Sexta-feira, Abril 19, 2024

Europa: construir em tempos de zizania

Paulo Sande, Professor Convidado do Instituto de Estudos Políticos da Universidade Católica Portuguesa

Há uma diferença entre populismo e popularidade.
Como há uma diferença entre ter opiniões firmes e próprias, e ter apenas opiniões próprias e firmes. Ou entre ter um ideal, vivendo por uma causa, e ser fanático ou incapaz de escutar argumentos alheios.
Como uma vez me terá dito o meu pai, de uma conversa para também escutar os argumentos alheios sai-se enriquecido e mais sabedor, de uma discussão para apenas impor os nossos argumentos, sai-se mais pobre e mais burro.
E há uma diferença entre ter razão e querer ter razão. Ser tolerante e educado não implica ser incapaz de agir e de tomar posição.
Vem tudo isto a propósito da integração económica, social e política dos povos da Europa na antiga e profunda aliança a que chamamos União Europeia (UE). É possível defendê-la reconhecendo-lhe os defeitos, viver pelo ideal da sua concretização e aceitar a inelutabilidade da sua complexidade, das mudanças que o rumo seguido deve sofrer. Podemos ter razão quando dizemos – eu digo – que sem a UE seríamos todos, europeus, mais pobres, menos livres, mais zangados connosco próprios e com os nossos vizinhos; mas isso não implica condenar britânicos, ou suíços, por preferirem caminhar sozinhos, seguindo um rumo próprio, mesmo considerando que fazem mal, que fazem falta.
Ser europeu, defender a integração europeia, significa acreditar na economia de mercado, na liberdade individual, mas também na igualdade das nações, na supervisão e regulação da economia.
É uma posição clara proclamar a UE como um dos mais extraordinários feitos políticos dos últimos séculos, um louvável e visionário projecto para acabar com as guerras e construir sociedades prósperas e justas, independentes mas solidárias, em que Estados-nação independentes aceitam voluntaria e democraticamente ceder partes da sua soberania a favor de um OPNI (objecto político não identificado, como lhe chamou em tempos Jacques Delors) para acabar de vez com a guerra civil europeia.
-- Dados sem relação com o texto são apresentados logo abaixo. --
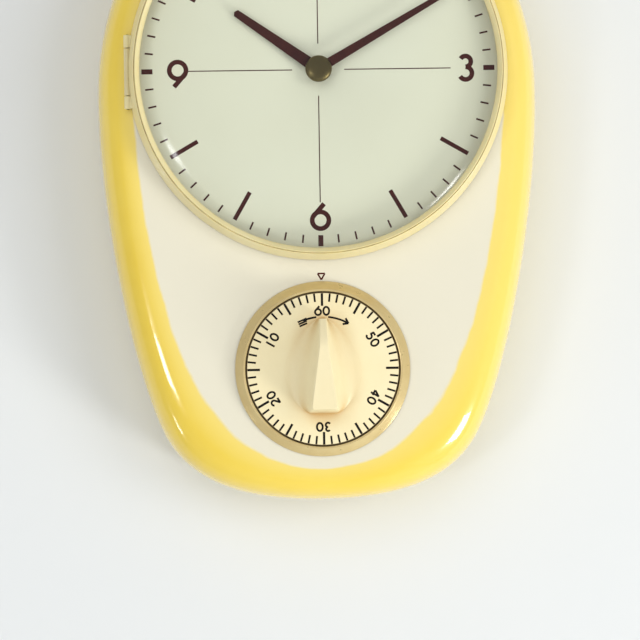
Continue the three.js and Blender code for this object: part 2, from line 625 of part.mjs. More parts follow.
add(clock, "front_plate", frontPlate(), LOOK.brass);
add(clock, "back_plate", backPlate(), LOOK.brass);
PILLARS.forEach((at, i) => {
  const post = cylinder(PILLAR_R, BACK_PLATE.z1 + GAP, FRONT_PLATE.z0 - GAP, at, 10);
  add(clock, `pillar_${i + 1}`, post, LOOK.brass);
});
MOVEMENT_SCREWS.forEach((at, i) => {
  add(clock, `movement_screw_${i + 1}`, screw(MOVEMENT_SCREW, at), LOOK.steel);
});
add(clock, "centre_arbor", joined(
  arbor([0, 0], BACK_PLATE.z0, HUB.z0 - GAP),
  gear({ teeth: GREAT.pinion, module: GREAT.module, phase: GREAT.angle, ...LEVEL.centrePinion }),
), LOOK.steel);
add(clock, "centre_wheel", gear({
  teeth: CENTRE.teeth, module: CENTRE.module, phase: CENTRE.angle, bore: ARBOR_R + GAP, ...LEVEL.centreWheel,
}), LOOK.brass);
add(clock, "cannon_pinion", cannonPinion(), LOOK.steel);
add(clock, "minute_wheel", minuteWheel(), LOOK.brass);
add(clock, "hour_wheel", hourWheel(), LOOK.brass);
add(clock, "mainspring_barrel", mainspringBarrel(), LOOK.brass);
add(clock, "mainspring", spiral({
  from: 4, to: 13, turns: 4, thick: 0.7, at: GREAT_AT, ...LEVEL.mainspring,
}), LOOK.steel);
const barrelArbor = cylinder(BARREL.arbor, BARREL.arborBack, FRONT_PLATE.z1, GREAT_AT, 12);
add(clock, "barrel_arbor", barrelArbor, LOOK.steel);
add(clock, "ratchet_wheel", sawWheel({
  ...RATCHET, bore: BARREL.arbor + GAP, at: GREAT_AT, ...LEVEL.ratchet,
}), LOOK.steel);
add(clock, "winding_key", windingKey(), LOOK.brass);
add(clock, "click", click(), LOOK.steel);
add(clock, "third_wheel", thirdWheel(), LOOK.brass);
add(clock, "escape_wheel", escapeWheel(), LOOK.brass);
add(clock, "pallet_lever", rocker({
  pivot: PALLET_AT, wheelAt: ESCAPE_AT, pinRadius: 8.4, shaft: arbor(PALLET_AT), level: LEVEL.escapeWheel,
}), LOOK.steel);
add(clock, "balance_wheel", balanceWheel(), LOOK.brass);
add(clock, "hairspring", spiral({
  from: 1.6, to: 5, turns: 3, thick: 0.25, at: BALANCE_AT, ...LEVEL.hairspring,
}), LOOK.steel);

// ---- Timer ----
const TIMER_PILLARS = [30, 150, 270].map((angle) => polar(24, angle));
const TIMER_SCREWS = [90, 210, 330].map((angle) => polar(30.4, angle));
const SECOND_AT = polar((TIMER_MAIN.module * (TIMER_MAIN.teeth + TIMER_MAIN.pinion)) / 2, TIMER_MAIN.angle);
const TIMER_ESCAPE_AT = polar(
  (TIMER_SECOND.module * (TIMER_SECOND.teeth + TIMER_SECOND.pinion)) / 2, TIMER_SECOND.angle, SECOND_AT);
const VERGE_AT = [TIMER_ESCAPE_AT[0] + 9.5, TIMER_ESCAPE_AT[1]];
const TIMER_PIVOTS = [SECOND_AT, TIMER_ESCAPE_AT, VERGE_AT];
const HAMMER_AT = [HAMMER.x, HAMMER.y];

// A bar with a narrow end up and a wide end down, whose flanks flare into the disc.
function knobGrip() {
  const steps = 9;
  const halfTop = (s) => 2.3 + 3.5 * s * s;
  const halfFoot = (s) => halfTop(s) + (KNOB.flare - 4) * Math.sin(Math.PI * s) ** 1.3;
  const ringAt = (height) => {
    const spread = (1 - height) ** 2.2;
    const y = (s) => KNOB.up - (KNOB.up + KNOB.down) * s;
    const x = (s) => halfTop(s) + (halfFoot(s) - halfTop(s)) * spread;
    const z = KNOB.z1 - 0.5 + (KNOB.top - KNOB.z1 + 0.5) * height;
    const sides = Array.from({ length: steps + 1 }, (_, i) => i / steps);
    const left = sides.map((s) => new THREE.Vector3(-x(s), y(s), z));
    const right = sides.toReversed().map((s) => new THREE.Vector3(x(s), y(s), z));
    return [...left, ...right];
  };
  return loft([0, 0.12, 0.28, 0.5, 0.75, 1].map(ringAt));
}

function timerKnob() {
  const disc = cylinder(KNOB.r, KNOB.z0, KNOB.z1, [0, 0], ROUND);
  return cut(joined(disc, knobGrip()), cylinder(SPINDLE_R + GAP, 40, 52, [0, 0], 10));
}

function timerRing() {
  const t = TIMER_RING;
  const hoop = turned([
    [t.flange, SEAT_Z], [t.outer, SEAT_Z], [t.outer - 1.2, t.z1 - 0.6],
    [t.outer - 2.2, t.z1], [t.inner + 0.6, t.z1 - 0.2], [t.inner, t.z1 - 0.8], [t.inner, t.flangeZ],
    [t.flange, t.flangeZ],
  ], ROUND);
  const bosses = TIMER_SCREWS.map((at) => cylinder(2.3, TIMER_PLATE.z1 + GAP, SEAT_Z + 0.5, at, 10));
  const holes = TIMER_SCREWS.map((at) => cylinder(TIMER_SCREW_HOLE, TIMER_PLATE.z1 - 1, SEAT_Z, at, 8));
  return cut(joined(hoop, ...bosses), ...holes);
}

function timerFrontPlate() {
  const { r, z0, z1 } = TIMER_PLATE;
  const pillars = TIMER_PILLARS.map((at) => cylinder(TIMER_PILLAR_R, TIMER_BACK.z1 + GAP, z0 + 0.5, at, 10));
  const holes = [
    cylinder(SPINDLE_R + GAP, z0 - 1, z1 + 1, [0, 0], 12),
    cylinder(1 + GAP, z0 - 1, z1 + 1, HAMMER_AT, 8),
    ...TIMER_PIVOTS.map((at) => cylinder(ARBOR_R + GAP, z0 - 1, z1 + 1, at, 8)),
    ...TIMER_SCREWS.map((at) => cylinder(TIMER_SCREW_HOLE, z0 - 1, z1 + 1, at, 8)),
  ];
  return cut(joined(cylinder(r, z0, z1, [0, 0], 28), ...pillars), ...holes);
}

function timerBackPlate() {
  const { r, z0, z1 } = TIMER_BACK;
  const holes = [
    cylinder(SPINDLE_R + GAP, z0 - 1, z1 + 1, [0, 0], 12),
    cylinder(1 + GAP, z0 - 1, z1 + 1, HAMMER_AT, 8),
    ...TIMER_PIVOTS.map((at) => cylinder(ARBOR_R + GAP, z0 - 1, z1 + 1, at, 8)),
  ];
  return cut(cylinder(r, z0, z1, [0, 0], 24), ...holes);
}

const timerArbor = (at) => arbor(at, TIMER_BACK.z0, TIMER_PLATE.z1 - 0.2);

function timerSecondWheel() {
  const { pinion, module, angle } = TIMER_MAIN;
  const { teeth, module: fine, angle: next } = TIMER_SECOND;
  return joined(
    timerArbor(SECOND_AT),
    gear({ teeth: pinion, module, phase: facing(angle, pinion), at: SECOND_AT, ...TIMER_LEVEL.secondPinion }),
    gear({ teeth, module: fine, phase: next, at: SECOND_AT, ...TIMER_LEVEL.secondWheel }),
  );
}

function timerEscapeWheel() {
  const { pinion, module, angle } = TIMER_SECOND;
  const at = TIMER_ESCAPE_AT;
  return joined(
    timerArbor(at),
    gear({ teeth: pinion, module, phase: facing(angle, pinion), at, ...TIMER_LEVEL.escapePinion }),
    sawWheel({ ...TIMER_ESCAPE, at, ...TIMER_LEVEL.escapeWheel }),
  );
}

// A disc with one notch, which lets the trip arm drop at zero.
function tripCam() {
  const { z0, z1 } = TIMER_LEVEL.tripCam;
  const disc = cylinder(TRIP_CAM_R, z0, z1, [0, 0], ROUND);
  const notch = box(3, 4, z0 - 1, z1 + 1, polar(TRIP_CAM_R, 148));
  return cut(disc, notch, cylinder(SPINDLE_R + GAP, z0 - 1, z1 + 1, [0, 0], 10));
}

// A bell cup, rim towards the movement, turned from an arc with a wall of even thickness.
function bell() {
  const arc = (r, back) => [0, 30, 60, 90].map((a) => {
    const [across, up] = polar(1, a);
    return [a === 90 ? 1.6 : r * across, BELL.rim - (BELL.rim - back) * up];
  });
  const outside = arc(BELL.r, BELL.back).reverse();
  const inside = arc(BELL.r - BELL.thick, BELL.back + BELL.thick);
  return turned([...outside, ...inside], 28);
}

function bellPost() {
  const { r, headR, z0, headZ } = BELL_POST;
  return joined(cylinder(r, z0 + 0.3, TIMER_BACK.z0 - GAP, [0, 0], 8), cylinder(headR, z0, headZ, [0, 0], 6));
}

function hammer() {
  const head = [HAMMER.headX, HAMMER.headY];
  const reach = Math.hypot(...HAMMER_AT) - TRIP_CAM_R - 1;
  const toCam = new THREE.Vector2(-HAMMER.x, -HAMMER.y).setLength(reach);
  const tip = [HAMMER.x + toCam.x, HAMMER.y + toCam.y];
  const { hammerHead, hammerArm, tripArm } = TIMER_LEVEL;
  return joined(
    cylinder(1, hammerHead.z0 - 0.5, TIMER_PLATE.z1 - 0.2, HAMMER_AT, 8),
    bar(HAMMER_AT, head, 1.8, hammerArm.z0, hammerArm.z1),
    cylinder(HAMMER.headR, hammerHead.z0, hammerHead.z1, head, 10),
    bar(HAMMER_AT, tip, 1.6, tripArm.z0, tripArm.z1),
  );
}

add(timer, "timer_knob", timerKnob(), LOOK.ivory);
add(timer, "timer_ring", timerRing(), LOOK.brass);
add(timer, "timer_front_plate", timerFrontPlate(), LOOK.brass);
add(timer, "timer_back_plate", timerBackPlate(), LOOK.brass);
TIMER_SCREWS.forEach((at, i) => {
  add(timer, `timer_screw_${i + 1}`, screw(TIMER_SCREW, at), LOOK.steel);
});
add(timer, "timer_spindle", cylinder(SPINDLE_R, TIMER_BACK.z0, 51.6, [0, 0], 12), LOOK.steel);
add(timer, "timer_main_wheel", gear({
  teeth: TIMER_MAIN.teeth, module: TIMER_MAIN.module, phase: TIMER_MAIN.angle, bore: SPINDLE_R + GAP,
  ...TIMER_LEVEL.mainWheel,
}), LOOK.brass);
add(timer, "trip_cam", tripCam(), LOOK.steel);
add(timer, "timer_mainspring", spiral({
  from: 3.4, to: 12, turns: 4, thick: 0.7, ...TIMER_LEVEL.mainspring,
}), LOOK.steel);
add(timer, "timer_second_wheel", timerSecondWheel(), LOOK.brass);
add(timer, "timer_escape_wheel", timerEscapeWheel(), LOOK.brass);
add(timer, "timer_verge", rocker({
  pivot: VERGE_AT, wheelAt: TIMER_ESCAPE_AT, pinRadius: 7.2, shaft: timerArbor(VERGE_AT),
  level: TIMER_LEVEL.escapeWheel,
}), LOOK.steel);
add(timer, "bell", bell(), LOOK.brass);
add(timer, "bell_post", bellPost(), LOOK.steel);
add(timer, "hammer", hammer(), LOOK.steel);

export default part;
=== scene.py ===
import json
import math

import bmesh
import bpy
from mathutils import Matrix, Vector
from mathutils.geometry import tessellate_polygon


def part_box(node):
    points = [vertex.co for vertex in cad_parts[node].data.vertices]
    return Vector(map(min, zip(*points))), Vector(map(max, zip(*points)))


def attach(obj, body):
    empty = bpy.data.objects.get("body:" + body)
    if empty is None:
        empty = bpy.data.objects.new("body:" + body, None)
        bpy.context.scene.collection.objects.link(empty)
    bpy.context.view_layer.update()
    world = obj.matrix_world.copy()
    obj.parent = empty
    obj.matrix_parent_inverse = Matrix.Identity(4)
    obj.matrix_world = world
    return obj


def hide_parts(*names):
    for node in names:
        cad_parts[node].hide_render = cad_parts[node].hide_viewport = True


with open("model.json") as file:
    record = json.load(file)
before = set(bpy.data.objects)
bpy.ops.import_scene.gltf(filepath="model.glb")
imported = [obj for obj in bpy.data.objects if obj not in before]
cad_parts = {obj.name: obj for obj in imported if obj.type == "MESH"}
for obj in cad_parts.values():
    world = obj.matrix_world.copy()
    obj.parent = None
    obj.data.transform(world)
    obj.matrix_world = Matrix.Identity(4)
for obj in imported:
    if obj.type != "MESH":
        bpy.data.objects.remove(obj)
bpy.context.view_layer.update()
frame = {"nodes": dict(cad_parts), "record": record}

MM = 0.001


def centre_of(node):
    low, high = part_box(node)
    return Vector(((low.x + high.x) / 2, 0, (low.z + high.z) / 2))


CLOCK = centre_of("dial_plate")
TIMER = centre_of("timer_ring")
TIMER_Y = (TIMER.z - CLOCK.z) / MM


def depth(node, front=True):
    """How far a CAD node's front or back is from the wall, in millimetres."""
    low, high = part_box(node)
    return -(low.y if front else high.y) / MM


PANEL_Z = depth("ceramic_housing")
DIAL_Z = depth("dial_plate")
KNOB_Z = depth("timer_knob")
HANGER_Y = -CLOCK.z / MM
COVER_SCREWS = ((66, 48.5), (-66, 48.5), (52, -118), (-52, -118))


def to_world(points, origin):
    return [Vector((x * MM + origin.x, -z * MM, y * MM + origin.z)) for x, y, z in points]


# ---- Mesh building ----
def new_piece(name, points, faces, origin, material, body, replaces=(), sharp=32):
    mesh = bpy.data.meshes.new(name)
    mesh.from_pydata(to_world(points, origin), [], faces)
    mesh.materials.append(material)
    piece = bpy.data.objects.new(name, mesh)
    bpy.context.collection.objects.link(piece)
    tidy_mesh(mesh, sharp)
    if replaces:
        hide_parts(*replaces)
    if body:
        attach(piece, body)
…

Isso não nos impede de conhecer os seus limites, de aceitar críticas ao seu funcionamento, de conceder na necessidade de abrandar ou retroceder na integração.
Não é ser populista recordar aos portugueses, como fiz há um mês num jornal nacional, que sem UE não haveria a quem recorrer numa crise como a da pandemia; não teríamos tido nenhuma ajuda na crise de 2008 (pior que a “troika” teria sido a bancarrota nacional). Sem Europa não teria havido 120 mil milhões de euros de fundos estruturais desde a
nossa adesão, que apesar de todos os males contribuíram para fazer crescer o PIB nacional de pouco mais de 50% da média europeia para os 70 e muitos actuais; e não poderia haver seja o que for que se concretize de ajuda para a recuperação das economias nos próximos anos.
A integração europeia não é hoje em dia popular; mas sem ela, seríamos mais pobres; caminharíamos sozinho; e o continente europeu, cada vez mais apenas o museu do mundo, mergulharia definitivamente no ocaso.
Vale a pena lutar pelo ideal europeu. Infelizmente, num tempo em que a ignorância dá opiniões abalizadas sobre tudo, pondo-se a par da sabedoria em nome da democracia, quando os espantalhos de um espaço público em modo circense promovem o desconhecimento e a demagogia, a luta tornou-se muito mais difícil.
Critica-se a UE por não ter sido solidária aquando da eclosão da recente crise, quando a Europa reagiu apesar de tudo bem a uma pandemia desconhecida que a afectou com grande violência. E se o BCE age com eficácia, um Tribunal Constitucional critica-o por ultrapassar os seus poderes, pondo em causa o primado da lei europeia e a independência do BCE e dos bancos centrais nacionais da zona euro no quadro do SEBC, pilares fundamentais da própria construção europeia. E ao surgir uma notável proposta para a recuperação pós-crise, logo acorrem as aves agoirentas, os “não será bem assim”, as promessas de que tudo vai falhar – e até pode, mas não por falta de querer dos europeus de boa vontade.
Não sei se a Europa sairá reforçada dos tempos que vivemos. Mas se não sair, todos ficamos a perder, Portugal na primeira linha.
E se esta prosa soa a drama é porque o drama espreita. Um drama que é toda a história humana, com alturas de tragédia, polvilhada de momentos de comédia e uma pitada de sonho.
Há uma diferença entre ser utópico e ser idealista.